When travelling on a constant radius or on a straight section of track, buffer locking is not a problem, (unless the adjoining vehicles are of vastly different length), though obviously it is the inner buffers doing the work. When transitioning between curves and straight track sections, longer coaches or locos with greater throw can pass an adjacent buffer, then lock and cause derailment
This should not be a problem with shorter locos and nonbogie 4- and 6-wheel stock. If it is then, as Harold Jones of Wirral Lines (Gazette November 2020 and May 2021) suggests, poorly laid track, dog-leg joints or uneven baseboards are much more likely to be the culprit. Early in my tracklaying before I could buy R02 setrack points, I ran my R02 return curve past the gasworks into a curved point (6/10 foot radius) before my station, then reversed over a 6/6 foot ‘Y’ to align with my platform.
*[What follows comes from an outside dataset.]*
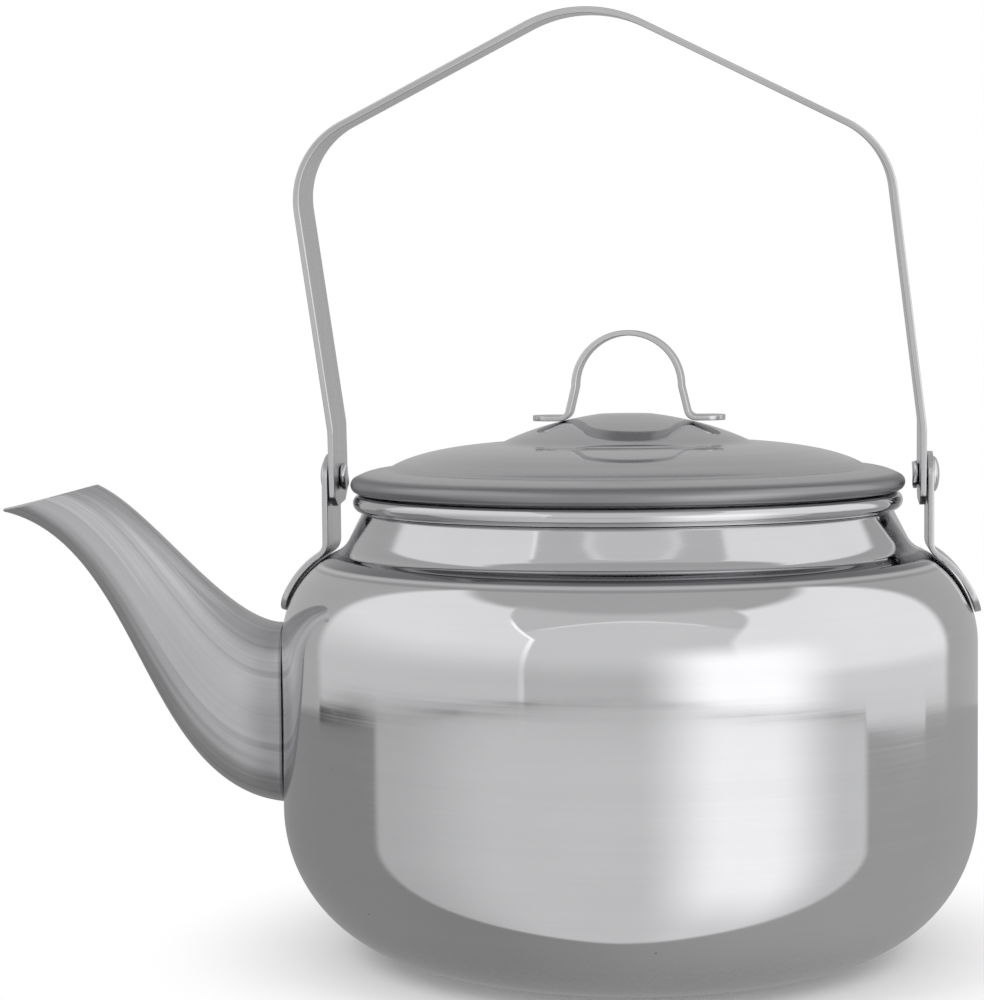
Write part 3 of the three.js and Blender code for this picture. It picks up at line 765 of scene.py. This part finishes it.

I found that bogie coaches could be propelled over these formations without buffer locking. Thus I discovered transition curves, which a) had to be lengthy enough to bring a long vehicle off the sharper R02 radius, and b) would interface with a straight with no more than a 5ft 6in. radius. I appealed on our Forum for a transition curve template from 3ft 6in. to 5ft 6in. over a 450mm length, and one member kindly supplied a printable 32mm gauge template. It can be found in post 5 within my request thread, at the top of the ‘Modelling’ section. Hopefully it can be incorporated within the Guild track building manual in due course.
A problem for me is that three of my oval ‘corners’ transition R02 to straight. I have to take care what I propel through these sections. The new Dapol Mk1s are fine, as are bogie coaches up to 60ft long, and of course all shorter vehicles. Incorporating transitions would cost me my bay platform, so clearly smaller layout spaces do involve trade-offs. But then that is the challenge and fun of railway modelling!